- **OBJECTIVE**
Will you repeat only the lines beginning at the one that mentions "soundboard();" and ending at the one that mentions "import random", both of them included, exactly?

- **RECORDS PROVIDED**
═══

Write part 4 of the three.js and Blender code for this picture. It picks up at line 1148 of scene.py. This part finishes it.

═══

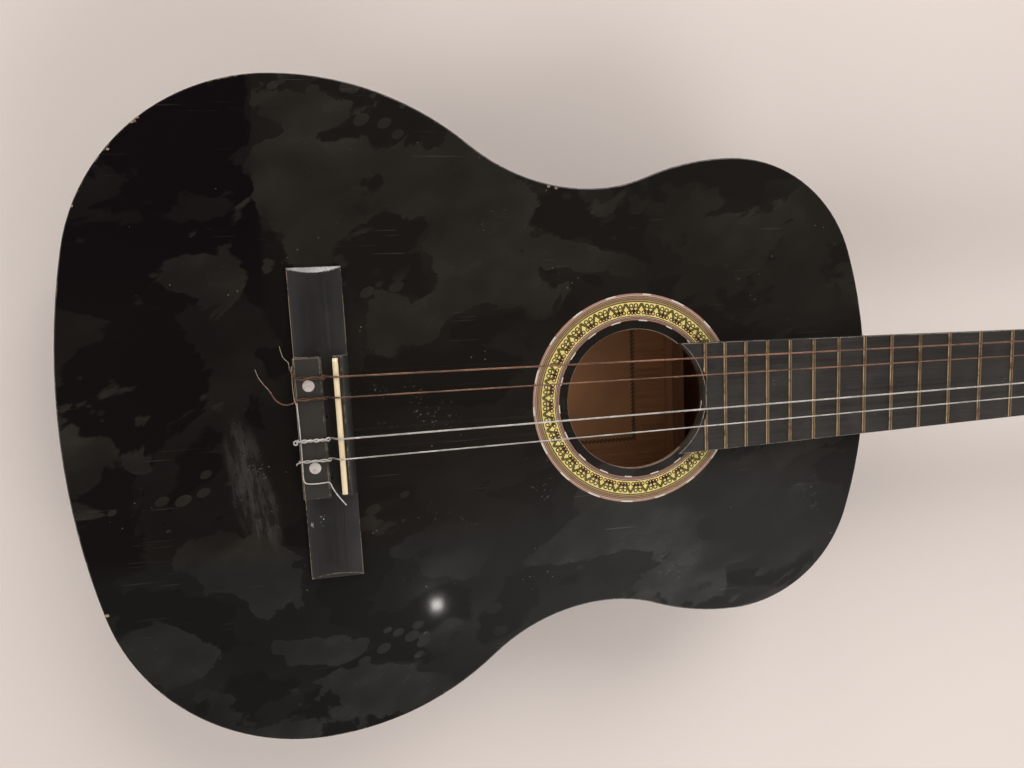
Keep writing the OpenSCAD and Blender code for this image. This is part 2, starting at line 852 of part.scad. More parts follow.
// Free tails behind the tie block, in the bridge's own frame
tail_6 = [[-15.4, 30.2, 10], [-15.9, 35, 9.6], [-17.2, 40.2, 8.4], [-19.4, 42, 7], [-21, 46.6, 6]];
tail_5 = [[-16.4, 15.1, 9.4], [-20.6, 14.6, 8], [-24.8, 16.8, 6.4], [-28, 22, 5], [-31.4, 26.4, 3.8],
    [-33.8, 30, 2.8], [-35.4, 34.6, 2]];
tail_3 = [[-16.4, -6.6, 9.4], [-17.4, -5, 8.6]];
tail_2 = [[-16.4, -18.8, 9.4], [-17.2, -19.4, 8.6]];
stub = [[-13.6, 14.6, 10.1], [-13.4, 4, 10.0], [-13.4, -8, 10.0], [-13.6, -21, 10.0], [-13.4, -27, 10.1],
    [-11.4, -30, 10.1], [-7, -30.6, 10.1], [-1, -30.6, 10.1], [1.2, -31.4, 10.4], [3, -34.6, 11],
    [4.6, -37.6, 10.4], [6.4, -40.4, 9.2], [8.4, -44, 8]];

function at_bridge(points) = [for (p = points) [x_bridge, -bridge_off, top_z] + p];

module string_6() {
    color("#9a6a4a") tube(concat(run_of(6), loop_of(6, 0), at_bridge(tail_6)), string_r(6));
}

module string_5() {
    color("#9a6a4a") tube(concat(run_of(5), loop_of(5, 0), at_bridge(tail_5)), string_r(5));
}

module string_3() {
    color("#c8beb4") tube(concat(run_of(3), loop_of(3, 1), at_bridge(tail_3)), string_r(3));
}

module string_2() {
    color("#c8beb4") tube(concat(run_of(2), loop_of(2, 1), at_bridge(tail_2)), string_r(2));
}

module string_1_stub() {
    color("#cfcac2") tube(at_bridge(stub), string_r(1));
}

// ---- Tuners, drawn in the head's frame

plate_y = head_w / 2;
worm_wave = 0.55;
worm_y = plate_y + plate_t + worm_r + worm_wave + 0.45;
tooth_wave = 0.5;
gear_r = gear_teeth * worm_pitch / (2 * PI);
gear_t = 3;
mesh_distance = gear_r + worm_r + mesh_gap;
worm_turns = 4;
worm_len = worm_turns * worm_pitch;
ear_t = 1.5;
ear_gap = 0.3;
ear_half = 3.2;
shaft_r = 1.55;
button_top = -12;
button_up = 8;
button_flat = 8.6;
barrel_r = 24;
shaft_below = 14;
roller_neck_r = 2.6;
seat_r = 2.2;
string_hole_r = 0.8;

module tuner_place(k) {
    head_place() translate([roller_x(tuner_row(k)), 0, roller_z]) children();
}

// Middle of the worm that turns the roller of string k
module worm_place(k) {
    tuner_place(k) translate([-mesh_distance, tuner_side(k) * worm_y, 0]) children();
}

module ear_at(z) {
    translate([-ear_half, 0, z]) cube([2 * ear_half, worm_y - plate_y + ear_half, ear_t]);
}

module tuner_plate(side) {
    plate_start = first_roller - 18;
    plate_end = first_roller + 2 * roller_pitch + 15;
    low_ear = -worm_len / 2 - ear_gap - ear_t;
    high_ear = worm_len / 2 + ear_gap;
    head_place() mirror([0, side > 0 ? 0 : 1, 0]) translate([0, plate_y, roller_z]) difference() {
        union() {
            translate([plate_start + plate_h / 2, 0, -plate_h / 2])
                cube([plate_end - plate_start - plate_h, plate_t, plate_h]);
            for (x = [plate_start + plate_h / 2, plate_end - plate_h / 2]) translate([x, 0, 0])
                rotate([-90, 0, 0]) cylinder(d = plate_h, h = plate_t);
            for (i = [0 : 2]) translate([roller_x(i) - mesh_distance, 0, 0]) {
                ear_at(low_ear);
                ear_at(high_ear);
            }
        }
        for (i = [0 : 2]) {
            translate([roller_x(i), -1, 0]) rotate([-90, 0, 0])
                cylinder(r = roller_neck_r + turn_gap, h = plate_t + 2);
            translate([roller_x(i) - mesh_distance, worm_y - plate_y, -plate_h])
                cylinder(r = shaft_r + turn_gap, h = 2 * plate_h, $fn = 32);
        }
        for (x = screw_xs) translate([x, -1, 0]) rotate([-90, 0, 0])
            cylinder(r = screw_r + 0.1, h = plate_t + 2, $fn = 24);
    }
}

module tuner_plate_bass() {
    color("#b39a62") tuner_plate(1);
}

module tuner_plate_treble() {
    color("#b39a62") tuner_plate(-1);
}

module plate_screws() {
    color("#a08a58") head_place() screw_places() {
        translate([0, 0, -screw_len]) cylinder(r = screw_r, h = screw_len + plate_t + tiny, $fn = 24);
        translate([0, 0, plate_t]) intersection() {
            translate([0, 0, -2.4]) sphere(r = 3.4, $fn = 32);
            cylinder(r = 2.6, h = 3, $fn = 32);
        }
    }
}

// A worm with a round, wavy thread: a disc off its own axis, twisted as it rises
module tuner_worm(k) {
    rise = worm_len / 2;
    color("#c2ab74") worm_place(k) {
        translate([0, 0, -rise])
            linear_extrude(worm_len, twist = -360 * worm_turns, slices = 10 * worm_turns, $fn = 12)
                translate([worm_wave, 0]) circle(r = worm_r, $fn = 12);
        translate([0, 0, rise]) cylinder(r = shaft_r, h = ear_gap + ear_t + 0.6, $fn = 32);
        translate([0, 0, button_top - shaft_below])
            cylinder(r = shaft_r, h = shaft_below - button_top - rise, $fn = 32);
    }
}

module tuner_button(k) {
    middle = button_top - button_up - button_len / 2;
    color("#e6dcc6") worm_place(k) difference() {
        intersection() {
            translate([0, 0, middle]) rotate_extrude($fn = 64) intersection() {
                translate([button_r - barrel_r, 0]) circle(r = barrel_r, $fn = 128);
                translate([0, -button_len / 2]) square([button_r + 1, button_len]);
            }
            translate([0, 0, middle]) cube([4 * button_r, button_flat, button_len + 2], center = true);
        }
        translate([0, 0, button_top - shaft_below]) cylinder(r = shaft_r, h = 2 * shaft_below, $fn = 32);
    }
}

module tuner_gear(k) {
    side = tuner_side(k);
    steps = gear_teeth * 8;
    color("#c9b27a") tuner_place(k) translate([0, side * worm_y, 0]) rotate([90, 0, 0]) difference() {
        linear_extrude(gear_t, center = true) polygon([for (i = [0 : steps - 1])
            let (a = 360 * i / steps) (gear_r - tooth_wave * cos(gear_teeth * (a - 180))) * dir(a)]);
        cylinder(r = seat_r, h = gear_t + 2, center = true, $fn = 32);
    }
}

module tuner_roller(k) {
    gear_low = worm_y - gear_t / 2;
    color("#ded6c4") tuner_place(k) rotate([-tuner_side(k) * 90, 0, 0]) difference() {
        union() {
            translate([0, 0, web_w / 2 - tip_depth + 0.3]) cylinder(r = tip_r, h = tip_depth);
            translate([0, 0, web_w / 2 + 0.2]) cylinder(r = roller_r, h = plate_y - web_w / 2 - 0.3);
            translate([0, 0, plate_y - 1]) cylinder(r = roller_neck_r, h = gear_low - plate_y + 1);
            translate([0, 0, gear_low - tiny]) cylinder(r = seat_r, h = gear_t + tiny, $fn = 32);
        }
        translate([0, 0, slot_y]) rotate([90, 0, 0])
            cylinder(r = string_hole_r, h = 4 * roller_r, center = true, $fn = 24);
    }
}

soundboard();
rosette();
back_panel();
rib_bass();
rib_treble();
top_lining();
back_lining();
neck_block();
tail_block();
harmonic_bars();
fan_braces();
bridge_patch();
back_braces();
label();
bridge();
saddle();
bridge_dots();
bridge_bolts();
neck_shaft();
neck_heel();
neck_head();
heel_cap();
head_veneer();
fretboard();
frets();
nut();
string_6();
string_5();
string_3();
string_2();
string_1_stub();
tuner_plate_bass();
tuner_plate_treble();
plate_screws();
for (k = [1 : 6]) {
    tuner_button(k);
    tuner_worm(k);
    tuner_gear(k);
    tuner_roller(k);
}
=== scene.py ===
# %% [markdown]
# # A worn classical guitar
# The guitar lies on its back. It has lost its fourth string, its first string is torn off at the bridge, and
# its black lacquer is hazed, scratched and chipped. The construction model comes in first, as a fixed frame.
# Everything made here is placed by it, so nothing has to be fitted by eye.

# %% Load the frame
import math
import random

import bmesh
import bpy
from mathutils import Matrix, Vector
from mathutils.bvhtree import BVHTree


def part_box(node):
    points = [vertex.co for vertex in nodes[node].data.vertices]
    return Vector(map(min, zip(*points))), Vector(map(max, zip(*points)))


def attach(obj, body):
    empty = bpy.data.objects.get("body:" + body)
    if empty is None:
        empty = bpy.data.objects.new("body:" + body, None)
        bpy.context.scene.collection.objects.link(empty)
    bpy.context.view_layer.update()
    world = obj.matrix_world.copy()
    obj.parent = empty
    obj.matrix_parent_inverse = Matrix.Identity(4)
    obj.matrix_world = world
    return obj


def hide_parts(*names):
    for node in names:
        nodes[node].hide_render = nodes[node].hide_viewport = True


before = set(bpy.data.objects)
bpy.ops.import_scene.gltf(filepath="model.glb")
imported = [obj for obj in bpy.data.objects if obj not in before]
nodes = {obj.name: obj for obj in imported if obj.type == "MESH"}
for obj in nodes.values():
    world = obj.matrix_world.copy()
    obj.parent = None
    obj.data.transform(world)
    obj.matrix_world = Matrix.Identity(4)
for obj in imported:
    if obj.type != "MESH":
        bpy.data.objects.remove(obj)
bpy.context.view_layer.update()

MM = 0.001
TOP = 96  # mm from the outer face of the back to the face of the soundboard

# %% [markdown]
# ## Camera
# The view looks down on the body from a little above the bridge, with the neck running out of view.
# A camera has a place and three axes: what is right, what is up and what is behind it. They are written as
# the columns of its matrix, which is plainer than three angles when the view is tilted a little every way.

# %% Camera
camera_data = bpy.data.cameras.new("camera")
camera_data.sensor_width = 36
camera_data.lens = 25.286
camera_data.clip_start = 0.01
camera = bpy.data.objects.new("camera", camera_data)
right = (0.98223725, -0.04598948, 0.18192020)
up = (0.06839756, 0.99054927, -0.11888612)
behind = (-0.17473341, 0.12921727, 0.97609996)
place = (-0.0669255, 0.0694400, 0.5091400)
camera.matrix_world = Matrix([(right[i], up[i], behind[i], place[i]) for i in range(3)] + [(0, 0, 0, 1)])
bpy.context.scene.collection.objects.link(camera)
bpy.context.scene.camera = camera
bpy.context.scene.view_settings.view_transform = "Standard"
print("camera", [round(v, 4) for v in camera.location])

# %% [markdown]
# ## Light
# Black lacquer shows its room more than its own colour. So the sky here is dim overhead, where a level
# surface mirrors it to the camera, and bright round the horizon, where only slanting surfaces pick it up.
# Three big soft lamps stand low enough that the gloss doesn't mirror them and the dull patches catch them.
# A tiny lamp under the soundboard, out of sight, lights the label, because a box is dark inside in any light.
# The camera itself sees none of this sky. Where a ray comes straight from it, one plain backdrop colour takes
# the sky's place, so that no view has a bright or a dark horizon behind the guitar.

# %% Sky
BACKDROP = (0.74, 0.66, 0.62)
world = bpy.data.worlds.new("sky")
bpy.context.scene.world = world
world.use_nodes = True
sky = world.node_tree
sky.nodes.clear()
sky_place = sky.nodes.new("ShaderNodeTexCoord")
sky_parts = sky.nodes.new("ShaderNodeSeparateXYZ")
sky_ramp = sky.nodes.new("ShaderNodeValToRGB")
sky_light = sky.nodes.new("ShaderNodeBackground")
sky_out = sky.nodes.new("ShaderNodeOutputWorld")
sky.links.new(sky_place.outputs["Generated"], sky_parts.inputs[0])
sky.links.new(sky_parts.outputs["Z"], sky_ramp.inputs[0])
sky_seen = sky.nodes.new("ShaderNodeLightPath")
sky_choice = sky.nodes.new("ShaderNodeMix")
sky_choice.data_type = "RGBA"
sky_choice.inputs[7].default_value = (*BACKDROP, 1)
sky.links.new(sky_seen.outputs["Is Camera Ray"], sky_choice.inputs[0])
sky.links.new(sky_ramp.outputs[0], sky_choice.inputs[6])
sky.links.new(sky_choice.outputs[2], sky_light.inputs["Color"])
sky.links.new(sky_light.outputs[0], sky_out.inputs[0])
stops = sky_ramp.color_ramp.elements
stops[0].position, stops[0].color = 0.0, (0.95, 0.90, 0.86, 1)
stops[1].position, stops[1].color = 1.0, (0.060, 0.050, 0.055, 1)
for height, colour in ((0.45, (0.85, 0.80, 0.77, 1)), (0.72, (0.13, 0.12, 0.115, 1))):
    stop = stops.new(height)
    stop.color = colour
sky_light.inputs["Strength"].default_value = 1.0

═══

- **OUTPUT FOR THIS EXERCISE**
soundboard();
rosette();
back_panel();
rib_bass();
rib_treble();
top_lining();
back_lining();
neck_block();
tail_block();
harmonic_bars();
fan_braces();
bridge_patch();
back_braces();
label();
bridge();
saddle();
bridge_dots();
bridge_bolts();
neck_shaft();
neck_heel();
neck_head();
heel_cap();
head_veneer();
fretboard();
frets();
nut();
string_6();
string_5();
string_3();
string_2();
string_1_stub();
tuner_plate_bass();
tuner_plate_treble();
plate_screws();
for (k = [1 : 6]) {
    tuner_button(k);
    tuner_worm(k);
    tuner_gear(k);
    tuner_roller(k);
}
=== scene.py ===
# %% [markdown]
# # A worn classical guitar
# The guitar lies on its back. It has lost its fourth string, its first string is torn off at the bridge, and
# its black lacquer is hazed, scratched and chipped. The construction model comes in first, as a fixed frame.
# Everything made here is placed by it, so nothing has to be fitted by eye.

# %% Load the frame
import math
import random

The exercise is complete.